Your task is to quote the listing below exactly, beginning with its first line and ending on the line bearing "return body.common(crown)".

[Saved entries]
* Begin *

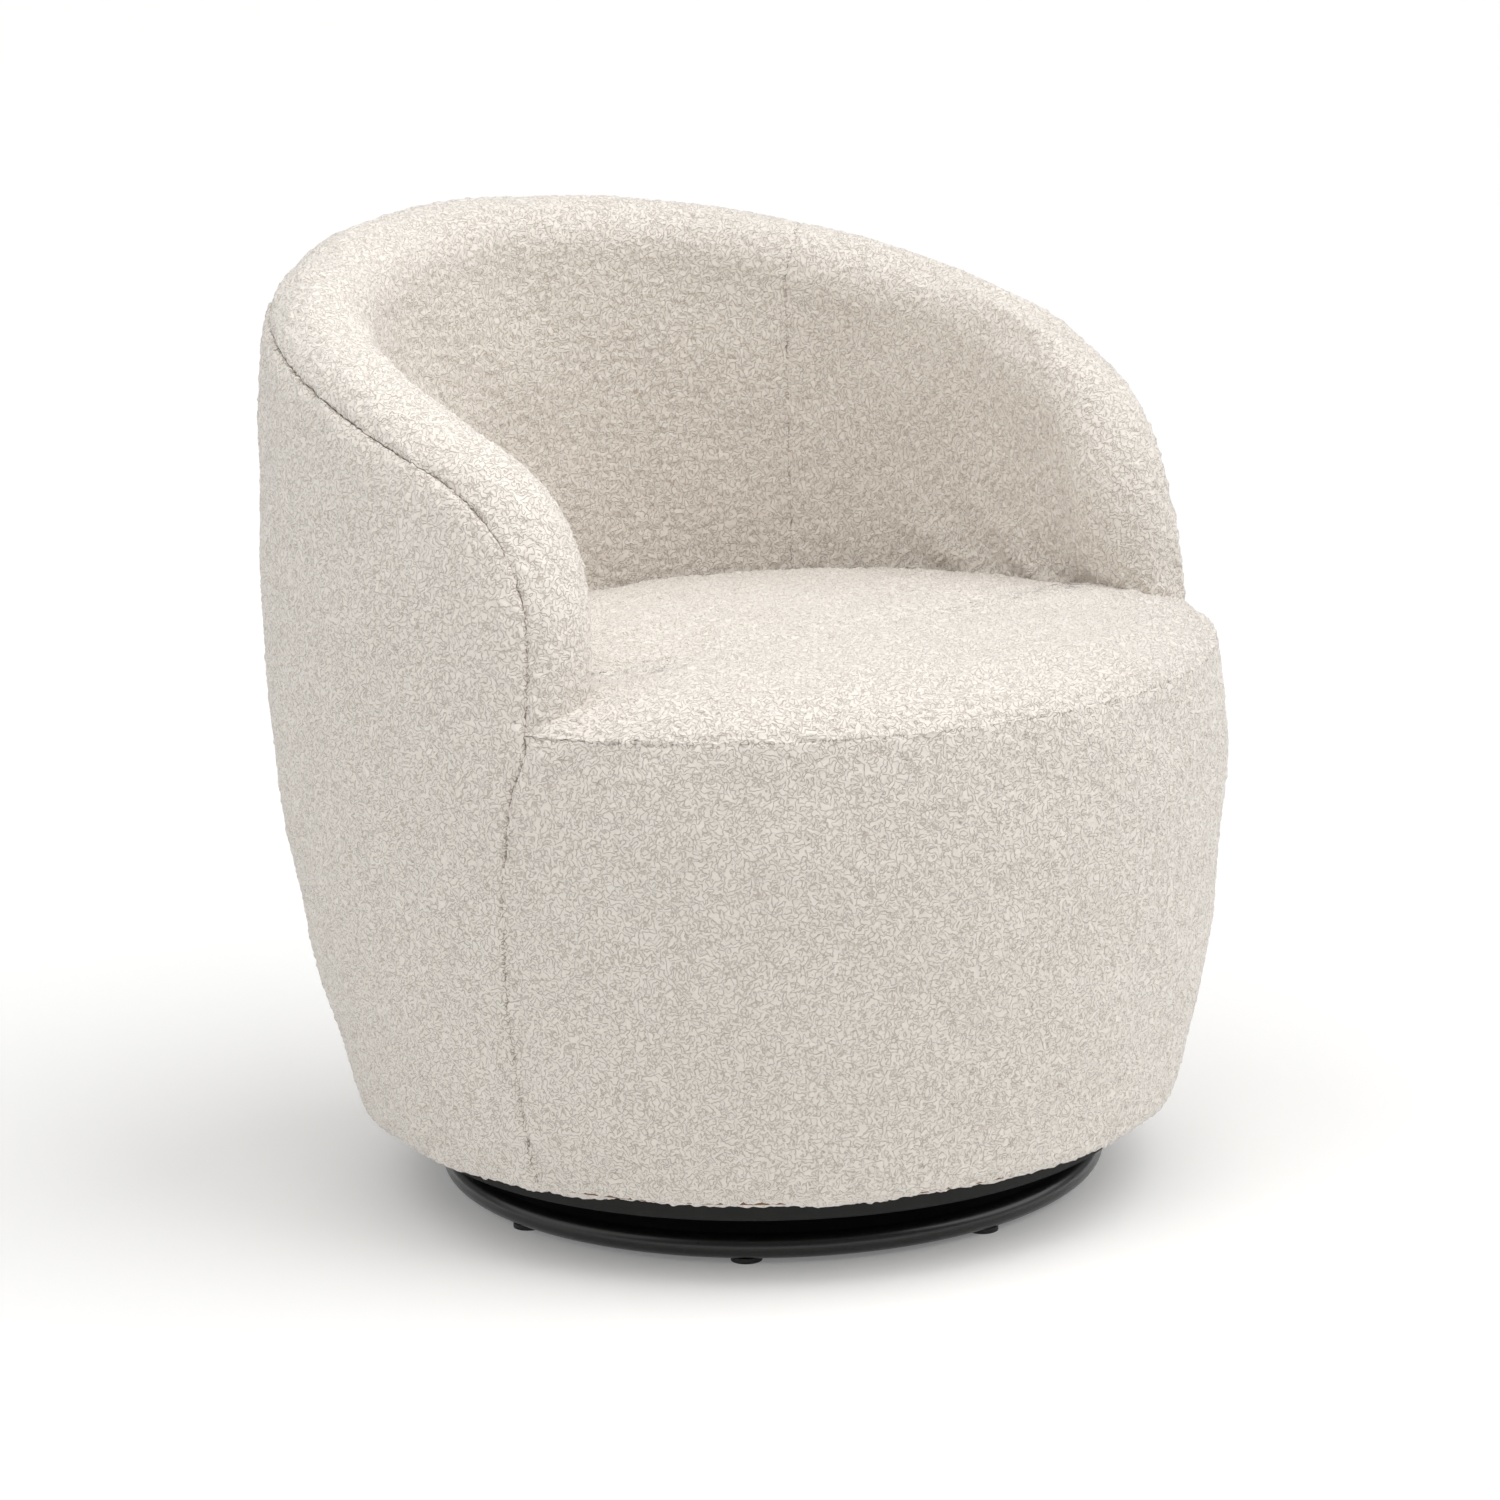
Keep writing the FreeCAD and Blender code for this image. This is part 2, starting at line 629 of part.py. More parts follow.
def seat_dome(low, inset):
    """The seat with the walls still in it: a rounded edge turned about the plan's centre, under a crown."""
    radius, shift = plan_circle(seat_seam)
    top = seat_apex - inset
    first = math.asin(max(low - top + shoulder_high, 0.0) / shoulder_high)
    edge = Part.BSplineCurve()
    edge.interpolate([FreeCAD.Vector(radius - inset - shoulder_wide * (1.0 - math.cos(a)), 0,
                                     top - shoulder_high * (1.0 - math.sin(a)))
                      for a in steps(first, math.pi / 2.0, 10)])
    start, end = edge.StartPoint, edge.EndPoint
    corners = [end, FreeCAD.Vector(0, 0, top), FreeCAD.Vector(0, 0, low), FreeCAD.Vector(start.x, 0, low)]
    if start.z > low:
        corners.append(start)
    wire = Part.Wire([edge.toShape()] + Part.makePolygon(corners).Edges)
    body = Part.Face(wire).revolve(FreeCAD.Vector(0, 0, 0), FreeCAD.Vector(0, 0, 1), 360)
    body.translate(FreeCAD.Vector(0, swivel_y + shift, 0))
    crown = Part.makeSphere(seat_crown)
    crown.rotate(FreeCAD.Vector(0, 0, 0), FreeCAD.Vector(1, 0, 0), 90)
    crown.translate(FreeCAD.Vector(0, swivel_y + seat_apex_y, top - crown_under - seat_crown))
    return body.common(crown)


def wall_room(room):
    """Space that the back, the arms and their rounded fronts take out of the seat."""
    low = wall_foot - 2
    high = seat_apex + 20
    inner = plan_disc(seat_seam, 2.0 * roll_radius + room, low, high)
    ring = plan_disc(seat_seam, -40.0, low, high).cut(inner)
    reach = 600.0
    edge = math.radians(arm_angle)
    fan = [FreeCAD.Vector(0, swivel_y, low)]
    fan += [FreeCAD.Vector(reach * math.sin(a), swivel_y + reach * math.cos(a), low)
            for a in steps(-edge, edge, 9)]
    sector = Part.Face(Part.makePolygon(fan + fan[:1])).extrude(FreeCAD.Vector(0, 0, high - low))
    shape = ring.common(sector)
    for side in (-1, 1):
        nose = place(side * edge, seat_seam, roll_radius)
        nose.z = low
        shape = shape.fuse(Part.makeCylinder(roll_radius + room, high - low, nose))
    return shape


seat_low = pad_low + panel + gap
room = wall_room(seat_room)
upper = seat_dome(wall_foot, cover + gap).cut(room)
seat_middle = (seat_low + wall_foot) / 2.0
lower = plan_disc(seat_middle, seat_foot_inset, seat_low, wall_foot)
save(upper.fuse(lower).removeSplitter(), "seat_foam")

# Covers -------------------------------------------------------------------------------------------
seam_reach = roll_radius * math.sin(math.radians(seam_angle))
cover_depths = (0.0, cover)
save(back_patch(seam_reach, wall_low, 0.4, cover_depths), "outside_back_cover")
save_pair(side_patch(seam_reach, wall_low, 0.4, cover_depths), "outside_arm_cover")
cover_start = seam_angle + 2.6
save(skin(*inside_patch(-back_k, back_k, cover_start, cover_depths, wall_foot)), "inside_back_cover")
save_pair(inside_patch(back_k + joint_k, 3.0, cover_start, cover_depths, wall_foot), "inside_arm_cover")
save(front_patch(wall_low, seat_seam - 0.5, 0.4, cover_depths), "front_cover")
seat_cover = seat_dome(seat_seam, 0.0).cut(seat_dome(wall_foot, cover)).cut(room)
save(seat_cover, "seat_cover")
save(at_axis(disc(board_radius - 6, body_bottom - 1.0, body_bottom - 0.2, plate_radius + 4)), "dust_cover")
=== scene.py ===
import math

import bpy
import numpy as np
from mathutils import Matrix, Vector


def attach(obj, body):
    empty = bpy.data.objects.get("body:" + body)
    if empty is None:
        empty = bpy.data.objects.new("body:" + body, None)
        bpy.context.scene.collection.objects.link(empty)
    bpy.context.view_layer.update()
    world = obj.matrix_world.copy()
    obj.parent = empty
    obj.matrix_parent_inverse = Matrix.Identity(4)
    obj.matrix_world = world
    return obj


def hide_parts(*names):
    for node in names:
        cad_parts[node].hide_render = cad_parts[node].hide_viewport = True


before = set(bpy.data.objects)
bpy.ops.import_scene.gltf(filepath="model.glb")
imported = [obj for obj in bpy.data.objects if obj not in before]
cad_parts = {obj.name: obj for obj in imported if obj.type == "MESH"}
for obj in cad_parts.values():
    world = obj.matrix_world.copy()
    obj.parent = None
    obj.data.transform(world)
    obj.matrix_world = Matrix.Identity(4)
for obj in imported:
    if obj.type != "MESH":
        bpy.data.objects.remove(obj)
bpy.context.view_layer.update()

# Studio -------------------------------------------------------------------------------------------
# A pale seamless floor under a wide overhead bank of light, with a stronger bank at the right, a
# weaker one at the left, a small softbox over the seat and a white surround. A long lens looks down
# on the chair from chest height.


def linear(hex_color):
    """An sRGB hex colour as the four linear numbers that a socket takes."""
    parts = [int(hex_color[i:i + 2], 16) / 255 for i in (1, 3, 5)]
    low = [c / 12.92 if c <= 0.04045 else ((c + 0.055) / 1.055) ** 2.4 for c in parts]
    return (*low, 1.0)


def add(tree, kind, settings=None, inputs=None, links=None):
    """Add one node to a tree, with its settings, its sockets' values and the outputs that feed it."""
    node = tree.nodes.new(kind)
    for name, value in (settings or {}).items():
        setattr(node, name, value)
    for name, value in (inputs or {}).items():
        node.inputs[name].default_value = value
    for name, source in (links or {}).items():
        tree.links.new(source, node.inputs[name])
    return node


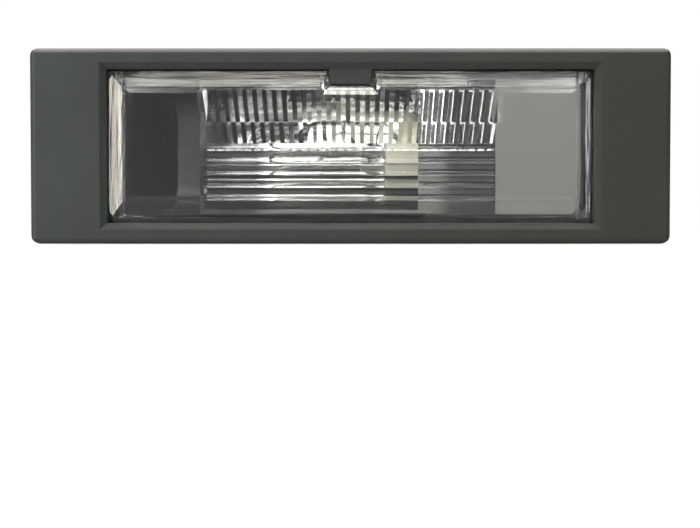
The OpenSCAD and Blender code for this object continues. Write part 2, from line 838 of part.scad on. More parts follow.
// The bright reflector: a trough in the barrel and a flat apron beside it
module reflector() {
    x0 = reflector_x;
    inner = reflector_inset + reflector_t;
    key_half = max(notch_w / 2 + wall, notch_lens_half) + slide_gap;
    color("#c9ccd0")
    difference() {
        union() {
            difference() {
                along_x(x0, reflector_x1)
                    barrel_section(apron_y, reflector_inset);
                along_x(x0 + reflector_t, reflector_x1 + over)
                    barrel_section(apron_y - over, inner);
            }
            along_y(apron_y, floor_y) {
                translate([reflector_x1 - over, -apron_h / 2])
                    square([apron_w / 2, apron_h]);
                translate([reflector_x1 + apron_w / 2, 0])
                    round_rect(apron_w, apron_h, lens_corner_r);
            }
        }
        box([-key_half, apron_y - over, notch_wall_z - slide_gap],
            [key_half, notch_y1 + slide_gap, barrel_h]);
        on_axis(nose_x - slide_gap, reflector_x1 + over, nose_r + 2 * reflector_gap);
    }
}

// The white bulb holder: nose with lugs, flange, and the connector shroud behind it
module holder_body() {
    slot_half = wedge_w / 2 + fit_gap;
    finger_half = blade_w / 2 + slide_gap;
    finger_top = blade_z + blade_t / 2 + 2 * slide_gap;
    color("#ecece2")
    difference() {
        union() {
            on_axis(nose_x, holder_flange_x + over, nose_r);
            turned()
                polygon([[0, holder_flange_x], [holder_flange_r, holder_flange_x],
                    [holder_flange_r - holder_edge_in, shroud_x0 - holder_edge_len],
                    [shroud_r, shroud_x0], [0, shroud_x0]]);
            on_axis(shroud_x0 - over, shroud_x1, shroud_r);
            for (i = [0 : lug_count - 1])
                translate([0, axis_y, 0])
                    rotate([i * 360 / lug_count, 0, 0])
                        intersection() {
                            box([lock_x - press_gap - lug_t, 0, -lug_w / 2],
                                [lock_x - press_gap, lug_r, lug_w / 2]);
                            rotate([0, 90, 0])
                                cylinder(h = lock_x, r = lug_r);
                        }
        }
        on_axis(shroud_floor_x, shroud_x1 + over, shroud_r - shroud_wall);
        box([nose_x - over, axis_y - slot_half, -wedge_t / 2 - fit_gap],
            [wedge_x1 + fit_gap, axis_y + slot_half, wedge_t / 2 + fit_gap]);
        box([nose_x - over, axis_y - finger_half, -finger_top],
            [anchor_x, axis_y + finger_half, finger_top]);
        for (s = [-1, 1])
            translate([0, axis_y, s * blade_z])
                box([anchor_x - over, -blade_w / 2 - press_gap, -blade_t / 2 - press_gap],
                    [shroud_x0, blade_w / 2 + press_gap, blade_t / 2 + press_gap]);
    }
}

// The rubber ring between the holder's flange and the neck
module holder_seal() {
    color("#161618")
    turned()
        translate([nose_r + press_gap, neck_x])
            square([ring_r - nose_r - press_gap, ring_t]);
}

// One contact: a terminal blade in the shroud that ends in a spring finger on the bulb's wedge
module contact(side) {
    path = [[shroud_x0 + blade_len, blade_z], [finger_knee_x, blade_z],
        [finger_touch_x, finger_z], [finger_mouth_x, blade_z]];
    color("#c8b070")
    translate([0, axis_y + blade_w / 2, 0])
        mirror([0, 0, side > 0 ? 0 : 1])
            rotate([90, 0, 0])
                linear_extrude(blade_w)
                    polygon(strip_outline(path, blade_t));
}

module contact_upper() {
    contact(1);
}

module contact_lower() {
    contact(-1);
}

// Outline (radius, place along X) of the bulb's round envelope, drawn in by inset
module envelope(inset) {
    r = bulb_r - inset;
    x0 = bulb_tip_x + bulb_r;
    intersection() {
        union() {
            translate([0, x0])
                circle(r);
            translate([0, x0])
                square([r, glass_shoulder_x - x0]);
            polygon([[0, glass_shoulder_x], [r, glass_shoulder_x],
                [wedge_t / 2 + pinch, glass_x1 - inset], [0, glass_x1 - inset]]);
        }
        translate([0, bulb_tip_x])
            square([bulb_r, bulb_len]);
    }
}

// The clear glass of the bulb with its flat wedge base
module bulb_glass() {
    bore = lead_r + press_gap;
    color("#dfe8ea", 0.5)
    difference() {
        union() {
            turned()
                envelope(0);
            box([glass_shoulder_x + wedge_step_x, axis_y - wedge_w / 2 + wedge_step_y,
                    -wedge_t / 2],
                [wedge_x1, axis_y + wedge_w / 2 - wedge_step_y, wedge_t / 2]);
            box([glass_x1, axis_y - wedge_w / 2, -wedge_t / 2],
                [wedge_x1 - wedge_step_x, axis_y + wedge_w / 2, wedge_t / 2]);
        }
        turned()
            envelope(glass_t);
        for (s = [-1, 1])
            translate([glass_shoulder_x, axis_y + s * lead_y, 0])
                rotate([0, 90, 0])
                    cylinder(h = wedge_x1 - glass_shoulder_x + over, r = bore);
    }
}

// A round wire swept along a path that never runs along Y
module tube(path, r, sides) {
    last = len(path) - 1;
    function ahead(i) = unit(path[min(i + 1, last)] - path[max(i - 1, 0)]);
    function corner(i, k) = let (
        t = ahead(i),
        u = unit(cross(t, [0, 1, 0])),
        a = 360 * k / sides) path[i] + r * (u * cos(a) + cross(t, u) * sin(a));
    points = [for (i = [0 : last], k = [0 : sides - 1]) corner(i, k)];
    skin = [for (i = [0 : last - 1], k = [0 : sides - 1], half = [0, 1])
        let (a = i * sides + k, b = i * sides + (k + 1) % sides)
        half == 0 ? [a, b, b + sides] : [a, b + sides, a + sides]];
    first = [for (k = [sides - 1 : -1 : 0]) k];
    final = [for (k = [0 : sides - 1]) last * sides + k];
    polyhedron(points = points, faces = concat(skin, [first, final]));
}

// One lead wire: from the filament through the wedge, round its end and back along its flat
module bulb_lead(side) {
    face_z = wedge_t / 2 + lead_r + press_gap / 2;
    turn_r = face_z / 2;
    turn_x = wedge_x1 - turn_r + lead_r + press_gap;
    path = concat(
        [[filament_x, side * filament_len / 2, 0],
            [filament_x + lead_straight, side * filament_len / 2, 0],
            [glass_shoulder_x, side * lead_y, 0]],
        [for (a = [-90 : 22.5 : 90])
            [max(turn_x, wedge_x1 - lead_r) + turn_r * cos(a), side * lead_y,
                side * (turn_r + turn_r * sin(a))]],
        [[lead_end_x, side * lead_y, side * face_z]]);
    color("#b9b4aa")
    translate([0, axis_y, 0])
        tube(path, lead_r, 8);
}

module bulb_lead_upper() {
    bulb_lead(1);
}

module bulb_lead_lower() {
    bulb_lead(-1);
}

// The coiled filament that spans the ends of the two leads
module bulb_filament() {
    steps = 10;
    n = filament_turns * steps;
    x = filament_x - filament_r - filament_wire_r - lead_r / 2;
    path = [for (i = [0 : n]) let (a = 360 * i / steps)
        [x + filament_r * cos(a), filament_len * (i / n - 0.5), filament_r * sin(a)]];
    color("#8a8a92")
    translate([0, axis_y, 0])
        tube(path, filament_wire_r, 4);
}

// The bent steel clip: a foot with two wings, a bend, and a leaf that slopes to its tip
module spring_clip() {
    bend = clip_bend_r;
    slope = atan(clip_drop / clip_len);
    centre = [clip_x - bend, clip_h - bend];
    leaf_start = centre + bend * [cos(90 + slope), sin(90 + slope)];
    tip = leaf_start + clip_len * [-1, -tan(slope)];
    path = concat([[clip_x, clip_foot_y]], arc(centre, bend, 0, 90 + slope, 8),
        [tip, tip + clip_curl]);
    bead_mid = leaf_start + bead_place * (tip - leaf_start);
    color("#bebed0") {
        across_z(clip_w)
            polygon(strip_outline(path, clip_t));
        box([clip_x - clip_t / 2, clip_foot_y, -clip_foot_w / 2],
            [clip_x + clip_t / 2, clip_wing_top_y, clip_foot_w / 2]);
        translate([bead_mid[0], bead_mid[1], bead_z])
            rotate([0, 0, slope])
                rotate([0, bead_turn, 0]) {
                    rotate([0, 90, 0])
                        translate([0, 0, -bead_len / 2])
                            cylinder(h = bead_len, r = bead_r);
                    for (s = [-1, 1])
                        translate([s * bead_len / 2, 0, 0])
                            sphere(bead_r);
                }
    }
}

bezel();
lens();
lens_seal();
housing();
reflector();
holder_body();
holder_seal();
contact_upper();
contact_lower();
bulb_glass();
bulb_filament();
bulb_lead_upper();
bulb_lead_lower();
spring_clip();
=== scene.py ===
"""Looks for the number plate lamp.

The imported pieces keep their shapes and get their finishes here. The bulb's filament and lead wires
are made here as round wire, then the floor, the lamps, the room and the camera.
"""

import logging
import math
from abc import ABC, abstractmethod
from dataclasses import dataclass, field
from enum import Enum

import bpy
from mathutils import Matrix, Vector


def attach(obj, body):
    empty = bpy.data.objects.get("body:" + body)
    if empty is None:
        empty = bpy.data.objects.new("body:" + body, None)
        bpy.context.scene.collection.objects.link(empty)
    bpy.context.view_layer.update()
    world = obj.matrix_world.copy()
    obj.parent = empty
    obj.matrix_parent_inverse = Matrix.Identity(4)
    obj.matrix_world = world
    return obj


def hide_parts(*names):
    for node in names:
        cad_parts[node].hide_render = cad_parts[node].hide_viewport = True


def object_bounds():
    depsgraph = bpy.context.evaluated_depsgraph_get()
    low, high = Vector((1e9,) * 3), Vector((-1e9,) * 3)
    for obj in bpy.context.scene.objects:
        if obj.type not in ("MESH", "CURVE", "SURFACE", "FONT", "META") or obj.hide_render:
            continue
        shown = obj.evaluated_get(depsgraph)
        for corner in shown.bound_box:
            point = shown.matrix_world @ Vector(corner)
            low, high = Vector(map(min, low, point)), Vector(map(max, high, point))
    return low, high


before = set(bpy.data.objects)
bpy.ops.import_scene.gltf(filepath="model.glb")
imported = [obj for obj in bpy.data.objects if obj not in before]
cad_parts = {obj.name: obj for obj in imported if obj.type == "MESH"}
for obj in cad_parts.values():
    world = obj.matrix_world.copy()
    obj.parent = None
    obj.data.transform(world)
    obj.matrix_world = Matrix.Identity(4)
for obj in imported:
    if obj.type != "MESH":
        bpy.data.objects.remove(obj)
CAD_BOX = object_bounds()

LOG = logging.getLogger("plate_lamp")
MM = 0.001
ROOT = "root"
FLOAT = "NodeSocketFloat"
INTEGER = "NodeSocketInt"
VECTOR = "NodeSocketVector"
COLOR = "NodeSocketColor"
GEOMETRY = "NodeSocketGeometry"
MATERIAL = "NodeSocketMaterial"

Color = tuple[float, float, float]
Range = tuple[float, float]
Inputs = bpy.types.NodeInputs
Outputs = bpy.types.NodeOutputs
Socket = bpy.types.NodeSocket
NodeTree = bpy.types.NodeTree
Material = bpy.types.Material
Value = float | Socket
Paint = tuple[float, float, float, float] | Socket


def srgb(red: int, green: int, blue: int) -> Color:
    """Turns a display colour into the linear one that shaders use.

    Args:
        red: Red from 0 to 255.
        green: Green from 0 to 255.
        blue: Blue from 0 to 255.

    Returns:
        The linear colour.
    """

    def linear(value: float) -> float:
        """One channel, from 0 to 1."""
        return value / 12.92 if value <= 0.04045 else ((value + 0.055) / 1.055) ** 2.4

    return tuple(linear(channel / 255) for channel in (red, green, blue))


def rgba(color: Color) -> tuple[float, float, float, float]:
    """Adds a full alpha to a colour."""
    return (*color, 1.0)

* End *

_Answer to the exercise:_
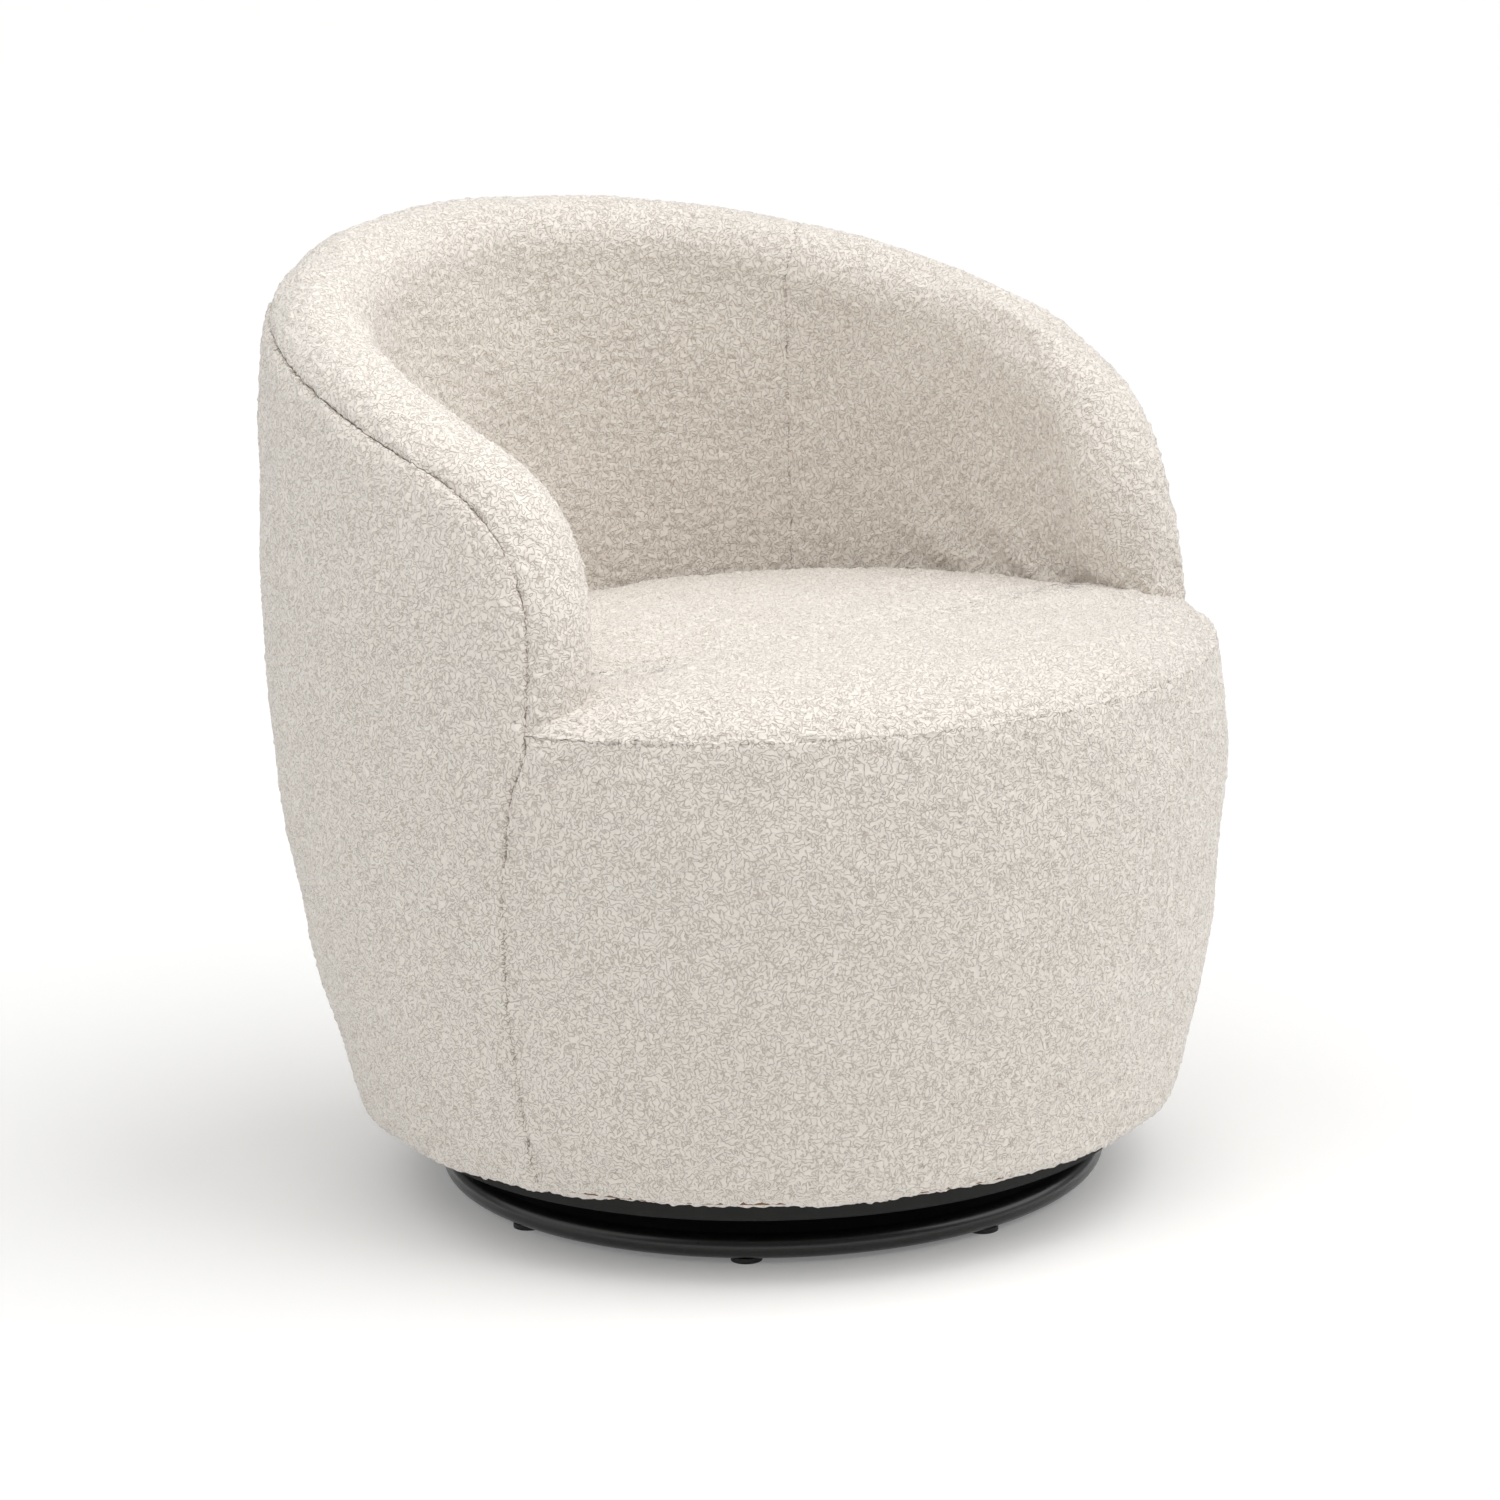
Keep writing the FreeCAD and Blender code for this image. This is part 2, starting at line 629 of part.py. More parts follow.
def seat_dome(low, inset):
    """The seat with the walls still in it: a rounded edge turned about the plan's centre, under a crown."""
    radius, shift = plan_circle(seat_seam)
    top = seat_apex - inset
    first = math.asin(max(low - top + shoulder_high, 0.0) / shoulder_high)
    edge = Part.BSplineCurve()
    edge.interpolate([FreeCAD.Vector(radius - inset - shoulder_wide * (1.0 - math.cos(a)), 0,
                                     top - shoulder_high * (1.0 - math.sin(a)))
                      for a in steps(first, math.pi / 2.0, 10)])
    start, end = edge.StartPoint, edge.EndPoint
    corners = [end, FreeCAD.Vector(0, 0, top), FreeCAD.Vector(0, 0, low), FreeCAD.Vector(start.x, 0, low)]
    if start.z > low:
        corners.append(start)
    wire = Part.Wire([edge.toShape()] + Part.makePolygon(corners).Edges)
    body = Part.Face(wire).revolve(FreeCAD.Vector(0, 0, 0), FreeCAD.Vector(0, 0, 1), 360)
    body.translate(FreeCAD.Vector(0, swivel_y + shift, 0))
    crown = Part.makeSphere(seat_crown)
    crown.rotate(FreeCAD.Vector(0, 0, 0), FreeCAD.Vector(1, 0, 0), 90)
    crown.translate(FreeCAD.Vector(0, swivel_y + seat_apex_y, top - crown_under - seat_crown))
    return body.common(crown)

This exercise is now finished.